If it's free to call 911 from a telephone booth, why am I charged 27 cents on my bill under "statewide 911 emergency service surcharge?" Will this fee ever increase? When did this surcharge take effect? Also, I don't live in a rural area, so why am I charged 62 cents per month?

A 28-cents 911 surcharge was approved by the Public Utilities Commission and went into effect on March 8, 1994. It was decreased to 27 cents on Aug. 7, 1995.

The fee is re-evaluated periodically to reflect the cost of providing 911 service, said GTE Hawaiian Tel spokesman Calvin Tadaki. The cost involves equipment, "so it may go higher or lower," he said.

Meanwhile, you no longer see the 62-cents-a-month Rural Service Program fee, which also was approved by the PUC, to help pay for the $35 million cost of upgrading rural phone service, mainly by eliminating party lines.

The idea was that half the bill would be paid by 2,500 or so rural customers, mostly on the Big Island, with the other half shared by the rest of Hawaiian Tel's customers. The problem was that rural customers weren't flocking to make the change and the PUC subsequently said they didn't have to bear half the cost, Tadaki said.

Although you no longer see the 62-cents charge, that doesn't mean you're not paying it.
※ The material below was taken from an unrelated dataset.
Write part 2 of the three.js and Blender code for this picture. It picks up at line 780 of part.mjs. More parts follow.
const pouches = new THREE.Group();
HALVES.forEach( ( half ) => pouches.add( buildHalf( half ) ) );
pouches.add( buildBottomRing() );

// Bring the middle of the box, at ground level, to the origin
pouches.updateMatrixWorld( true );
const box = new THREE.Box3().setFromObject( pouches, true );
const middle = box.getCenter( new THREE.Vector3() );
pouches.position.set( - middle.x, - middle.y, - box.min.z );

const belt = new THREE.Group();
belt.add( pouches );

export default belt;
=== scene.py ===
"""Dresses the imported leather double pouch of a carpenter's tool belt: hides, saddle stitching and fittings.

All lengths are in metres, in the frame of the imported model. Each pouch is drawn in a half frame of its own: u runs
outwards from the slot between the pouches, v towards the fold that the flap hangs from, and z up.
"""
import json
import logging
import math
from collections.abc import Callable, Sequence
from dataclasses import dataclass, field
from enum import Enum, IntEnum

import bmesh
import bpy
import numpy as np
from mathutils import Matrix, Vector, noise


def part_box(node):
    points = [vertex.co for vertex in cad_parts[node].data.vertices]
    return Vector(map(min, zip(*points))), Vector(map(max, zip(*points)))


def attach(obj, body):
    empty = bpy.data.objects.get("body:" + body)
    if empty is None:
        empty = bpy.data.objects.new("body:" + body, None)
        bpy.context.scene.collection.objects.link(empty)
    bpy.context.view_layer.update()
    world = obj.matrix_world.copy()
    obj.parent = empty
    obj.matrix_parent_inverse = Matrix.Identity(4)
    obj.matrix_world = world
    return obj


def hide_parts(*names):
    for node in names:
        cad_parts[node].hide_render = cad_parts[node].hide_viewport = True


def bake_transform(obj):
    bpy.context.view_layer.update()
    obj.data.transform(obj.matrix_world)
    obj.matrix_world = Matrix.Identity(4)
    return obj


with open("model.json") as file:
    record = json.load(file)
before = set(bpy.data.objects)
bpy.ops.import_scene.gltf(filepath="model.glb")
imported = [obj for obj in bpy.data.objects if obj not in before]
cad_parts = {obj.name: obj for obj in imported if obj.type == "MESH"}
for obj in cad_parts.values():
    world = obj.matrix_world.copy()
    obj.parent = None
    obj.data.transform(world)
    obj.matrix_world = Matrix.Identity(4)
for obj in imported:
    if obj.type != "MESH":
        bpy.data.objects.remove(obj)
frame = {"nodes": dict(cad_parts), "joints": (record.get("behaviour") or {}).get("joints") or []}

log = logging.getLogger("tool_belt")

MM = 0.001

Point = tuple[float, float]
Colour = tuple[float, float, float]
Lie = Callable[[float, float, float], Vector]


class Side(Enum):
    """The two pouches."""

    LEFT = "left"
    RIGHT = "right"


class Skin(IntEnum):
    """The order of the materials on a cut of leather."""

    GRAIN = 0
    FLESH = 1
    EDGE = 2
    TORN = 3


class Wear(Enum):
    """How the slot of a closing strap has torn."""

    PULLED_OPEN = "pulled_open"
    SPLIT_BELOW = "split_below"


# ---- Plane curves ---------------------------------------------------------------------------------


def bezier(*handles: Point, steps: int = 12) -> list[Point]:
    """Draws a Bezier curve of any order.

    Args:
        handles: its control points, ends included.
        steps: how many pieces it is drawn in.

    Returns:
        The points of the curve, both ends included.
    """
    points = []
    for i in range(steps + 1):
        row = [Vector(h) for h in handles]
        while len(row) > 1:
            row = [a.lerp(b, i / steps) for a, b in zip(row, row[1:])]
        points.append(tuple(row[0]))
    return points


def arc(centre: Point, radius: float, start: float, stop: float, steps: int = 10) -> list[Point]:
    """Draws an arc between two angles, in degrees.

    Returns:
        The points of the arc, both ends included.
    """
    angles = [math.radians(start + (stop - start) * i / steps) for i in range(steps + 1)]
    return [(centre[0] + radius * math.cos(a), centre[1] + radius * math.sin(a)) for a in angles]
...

The surcharge was folded into a 11.23 percent general rate increase approved by the PUC, effective Oct. 3, Tadaki said.

"It's the first rate increase in 10 years," he said.

All this should be explained to you in your telephone bill, he said.

Auwe

To the white Toyota Corolla that came speeding down Ward Avenue without stopping and turning right onto Beretania Street in December. You almost caused an accident. Don't you know you're supposed to stop at a red light!